Every line that holds the string "bends" is to be identified and copied.

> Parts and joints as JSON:
+++

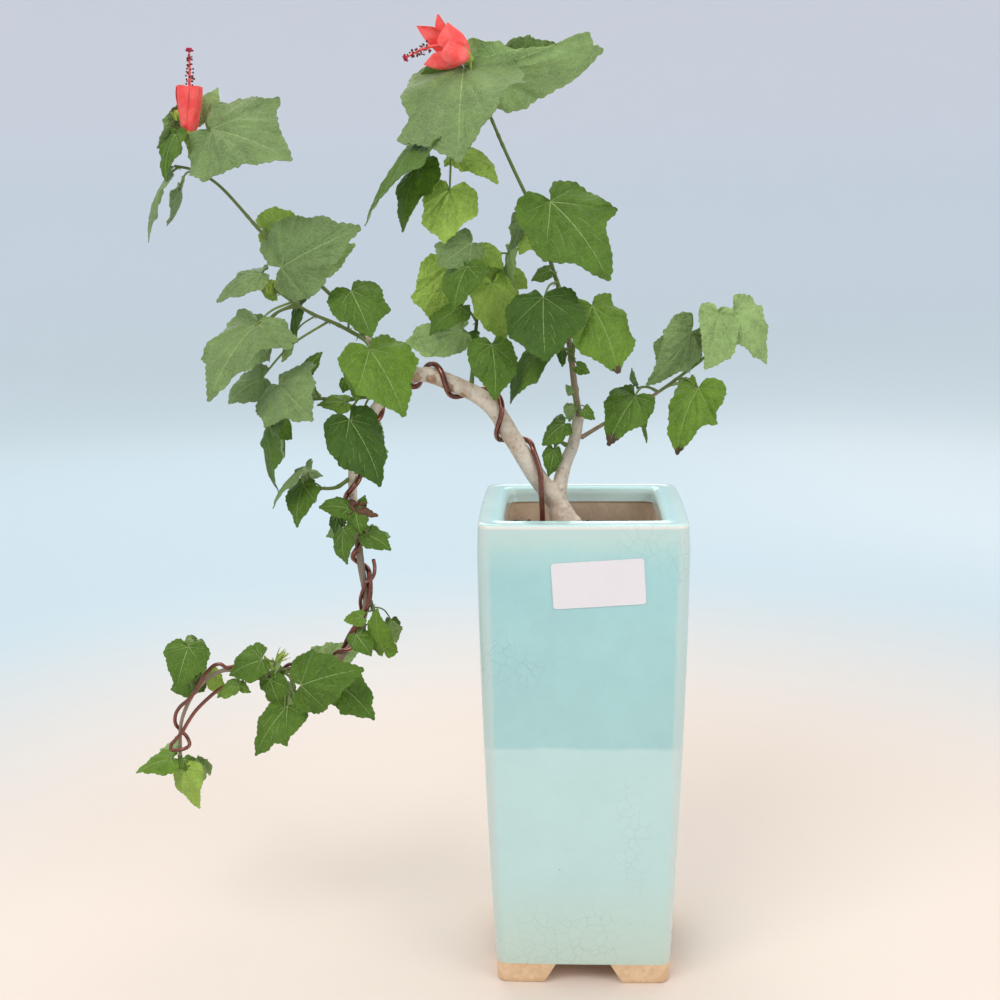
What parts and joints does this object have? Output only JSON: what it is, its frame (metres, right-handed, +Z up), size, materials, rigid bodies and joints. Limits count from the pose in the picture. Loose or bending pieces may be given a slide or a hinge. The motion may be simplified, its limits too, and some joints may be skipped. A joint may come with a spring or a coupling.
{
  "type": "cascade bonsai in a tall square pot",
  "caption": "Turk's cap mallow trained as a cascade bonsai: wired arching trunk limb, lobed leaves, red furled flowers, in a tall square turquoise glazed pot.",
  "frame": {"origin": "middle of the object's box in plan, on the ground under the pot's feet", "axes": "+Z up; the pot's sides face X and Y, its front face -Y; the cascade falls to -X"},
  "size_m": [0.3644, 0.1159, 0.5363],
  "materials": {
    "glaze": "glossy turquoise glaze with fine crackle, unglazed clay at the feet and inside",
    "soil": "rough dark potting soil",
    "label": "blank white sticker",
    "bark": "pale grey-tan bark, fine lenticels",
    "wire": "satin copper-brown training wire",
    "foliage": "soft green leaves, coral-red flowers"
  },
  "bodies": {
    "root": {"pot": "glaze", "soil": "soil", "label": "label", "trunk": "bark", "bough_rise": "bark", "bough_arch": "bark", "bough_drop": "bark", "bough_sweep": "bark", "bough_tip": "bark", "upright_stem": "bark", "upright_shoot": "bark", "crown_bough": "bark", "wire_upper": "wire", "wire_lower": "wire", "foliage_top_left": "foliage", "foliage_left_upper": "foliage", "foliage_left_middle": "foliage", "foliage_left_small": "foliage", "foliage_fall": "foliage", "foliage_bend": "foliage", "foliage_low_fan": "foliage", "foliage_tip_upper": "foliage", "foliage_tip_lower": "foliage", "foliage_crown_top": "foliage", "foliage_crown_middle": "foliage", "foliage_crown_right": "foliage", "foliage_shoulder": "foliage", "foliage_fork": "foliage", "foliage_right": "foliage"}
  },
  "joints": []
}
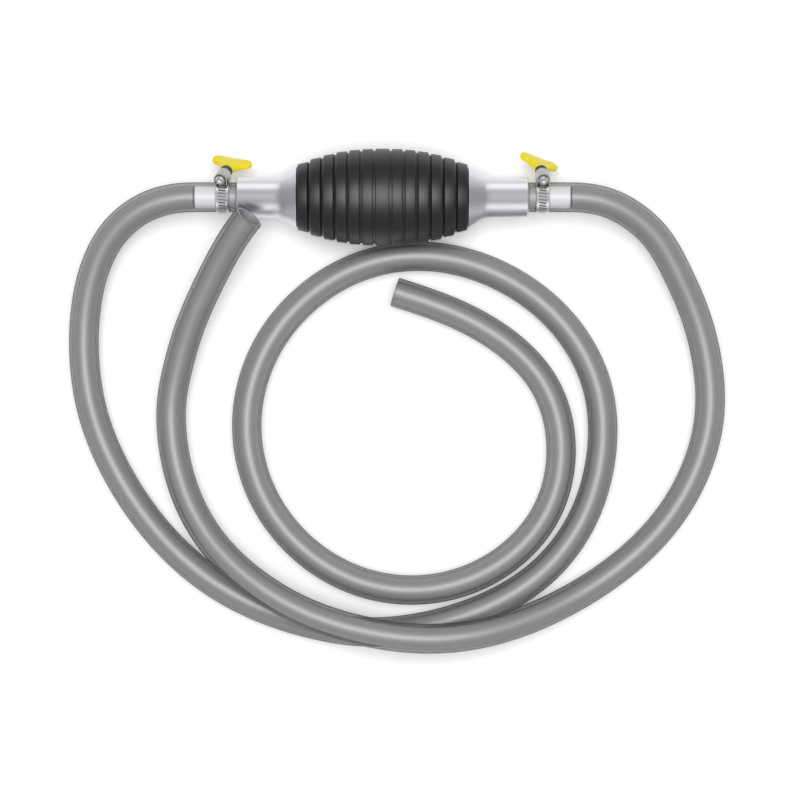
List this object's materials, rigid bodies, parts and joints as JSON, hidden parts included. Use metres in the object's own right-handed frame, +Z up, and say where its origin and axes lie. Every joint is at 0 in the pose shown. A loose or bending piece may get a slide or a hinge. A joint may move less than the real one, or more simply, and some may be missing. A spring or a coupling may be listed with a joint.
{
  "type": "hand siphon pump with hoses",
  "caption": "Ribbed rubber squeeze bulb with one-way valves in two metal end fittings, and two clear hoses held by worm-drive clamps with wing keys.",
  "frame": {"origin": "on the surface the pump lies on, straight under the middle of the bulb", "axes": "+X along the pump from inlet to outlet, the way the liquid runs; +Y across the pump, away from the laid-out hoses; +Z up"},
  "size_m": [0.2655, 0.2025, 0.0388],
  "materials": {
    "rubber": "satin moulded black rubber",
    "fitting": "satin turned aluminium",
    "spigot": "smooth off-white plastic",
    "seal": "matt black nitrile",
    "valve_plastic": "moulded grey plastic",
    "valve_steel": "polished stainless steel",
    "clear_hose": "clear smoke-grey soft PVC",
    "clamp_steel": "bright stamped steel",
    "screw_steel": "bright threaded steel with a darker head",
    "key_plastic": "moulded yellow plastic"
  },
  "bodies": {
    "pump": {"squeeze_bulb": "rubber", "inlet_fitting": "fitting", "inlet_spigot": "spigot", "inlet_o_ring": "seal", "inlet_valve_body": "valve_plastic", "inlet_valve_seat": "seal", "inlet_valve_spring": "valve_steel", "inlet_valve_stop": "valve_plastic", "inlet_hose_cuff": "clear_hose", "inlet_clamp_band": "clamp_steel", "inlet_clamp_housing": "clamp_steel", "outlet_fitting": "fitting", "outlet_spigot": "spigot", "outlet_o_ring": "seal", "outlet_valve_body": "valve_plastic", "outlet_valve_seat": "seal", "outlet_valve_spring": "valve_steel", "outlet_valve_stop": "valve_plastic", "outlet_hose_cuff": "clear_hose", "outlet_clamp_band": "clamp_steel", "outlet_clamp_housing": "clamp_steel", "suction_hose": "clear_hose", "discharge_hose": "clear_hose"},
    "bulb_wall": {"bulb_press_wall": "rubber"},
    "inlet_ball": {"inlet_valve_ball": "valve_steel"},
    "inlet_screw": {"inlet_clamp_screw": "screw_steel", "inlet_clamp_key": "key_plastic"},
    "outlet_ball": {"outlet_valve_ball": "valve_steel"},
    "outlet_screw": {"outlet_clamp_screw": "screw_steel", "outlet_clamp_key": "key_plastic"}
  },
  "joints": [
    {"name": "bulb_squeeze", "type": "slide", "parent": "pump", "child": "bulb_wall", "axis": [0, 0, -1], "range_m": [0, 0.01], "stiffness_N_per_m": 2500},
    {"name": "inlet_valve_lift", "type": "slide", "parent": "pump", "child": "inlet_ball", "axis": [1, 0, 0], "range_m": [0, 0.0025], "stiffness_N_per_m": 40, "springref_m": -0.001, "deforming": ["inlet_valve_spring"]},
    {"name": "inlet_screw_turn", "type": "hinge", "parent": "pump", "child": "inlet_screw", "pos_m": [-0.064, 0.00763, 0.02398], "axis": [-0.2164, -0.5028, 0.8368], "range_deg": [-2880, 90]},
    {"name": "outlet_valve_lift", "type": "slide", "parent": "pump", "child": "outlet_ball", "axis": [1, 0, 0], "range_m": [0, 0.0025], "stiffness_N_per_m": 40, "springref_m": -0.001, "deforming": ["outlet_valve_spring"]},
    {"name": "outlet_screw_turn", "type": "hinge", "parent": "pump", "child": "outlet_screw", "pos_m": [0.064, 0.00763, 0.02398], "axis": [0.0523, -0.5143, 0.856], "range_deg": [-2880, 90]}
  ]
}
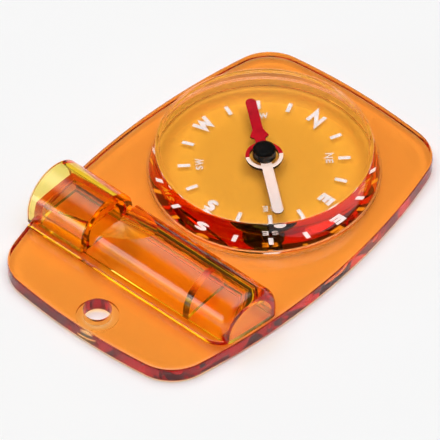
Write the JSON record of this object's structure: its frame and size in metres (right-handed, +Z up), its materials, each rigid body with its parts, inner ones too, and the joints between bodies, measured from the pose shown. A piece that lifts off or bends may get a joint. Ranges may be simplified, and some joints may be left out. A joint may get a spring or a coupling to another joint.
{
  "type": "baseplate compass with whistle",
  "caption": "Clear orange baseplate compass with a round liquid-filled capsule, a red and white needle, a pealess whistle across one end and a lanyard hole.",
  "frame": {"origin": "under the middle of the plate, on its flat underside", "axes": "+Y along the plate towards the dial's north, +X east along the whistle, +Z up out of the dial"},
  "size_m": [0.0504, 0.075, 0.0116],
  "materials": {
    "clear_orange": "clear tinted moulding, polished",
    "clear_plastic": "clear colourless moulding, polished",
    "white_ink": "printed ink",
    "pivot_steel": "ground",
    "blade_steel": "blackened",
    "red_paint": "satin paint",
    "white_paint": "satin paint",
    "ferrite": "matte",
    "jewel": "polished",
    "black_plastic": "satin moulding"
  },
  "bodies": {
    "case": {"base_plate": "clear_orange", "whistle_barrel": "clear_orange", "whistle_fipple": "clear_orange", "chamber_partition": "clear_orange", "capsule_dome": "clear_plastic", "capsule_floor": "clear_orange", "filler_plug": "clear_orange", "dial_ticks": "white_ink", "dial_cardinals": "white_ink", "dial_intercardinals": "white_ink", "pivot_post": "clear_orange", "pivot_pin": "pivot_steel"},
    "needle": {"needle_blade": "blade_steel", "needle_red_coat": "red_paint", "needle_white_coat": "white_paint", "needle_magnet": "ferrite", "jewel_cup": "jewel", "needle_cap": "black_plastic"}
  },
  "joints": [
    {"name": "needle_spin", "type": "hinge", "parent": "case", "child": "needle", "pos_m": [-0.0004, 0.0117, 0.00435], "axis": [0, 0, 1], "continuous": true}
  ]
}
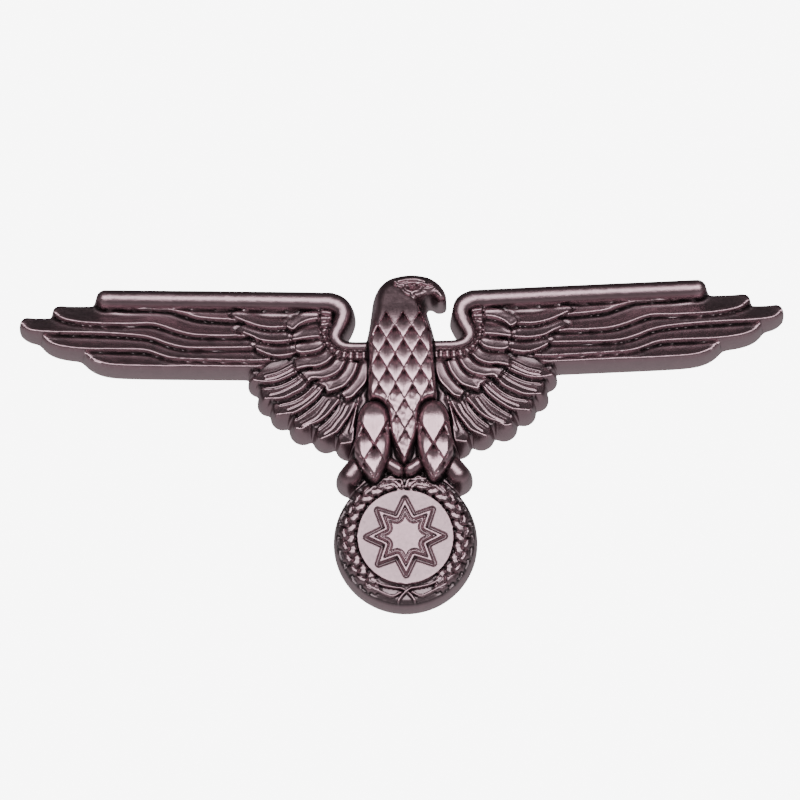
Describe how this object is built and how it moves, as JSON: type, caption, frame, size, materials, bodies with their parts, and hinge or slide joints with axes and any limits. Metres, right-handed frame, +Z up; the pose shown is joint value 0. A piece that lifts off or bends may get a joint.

+++

> COMPLETE RESPONSE:
Write the JSON record of this object's structure: its frame and size in metres (right-handed, +Z up), its materials, each rigid body with its parts, inner ones too, and the joints between bodies, measured from the pose shown. A piece that lifts off or bends may get a joint. Ranges may be simplified, and some joints may be left out. A joint may get a spring or a coupling to another joint.
Describe how this object is built and how it moves, as JSON: type, caption, frame, size, materials, bodies with their parts, and hinge or slide joints with axes and any limits. Metres, right-handed frame, +Z up; the pose shown is joint value 0. A piece that lifts off or bends may get a joint.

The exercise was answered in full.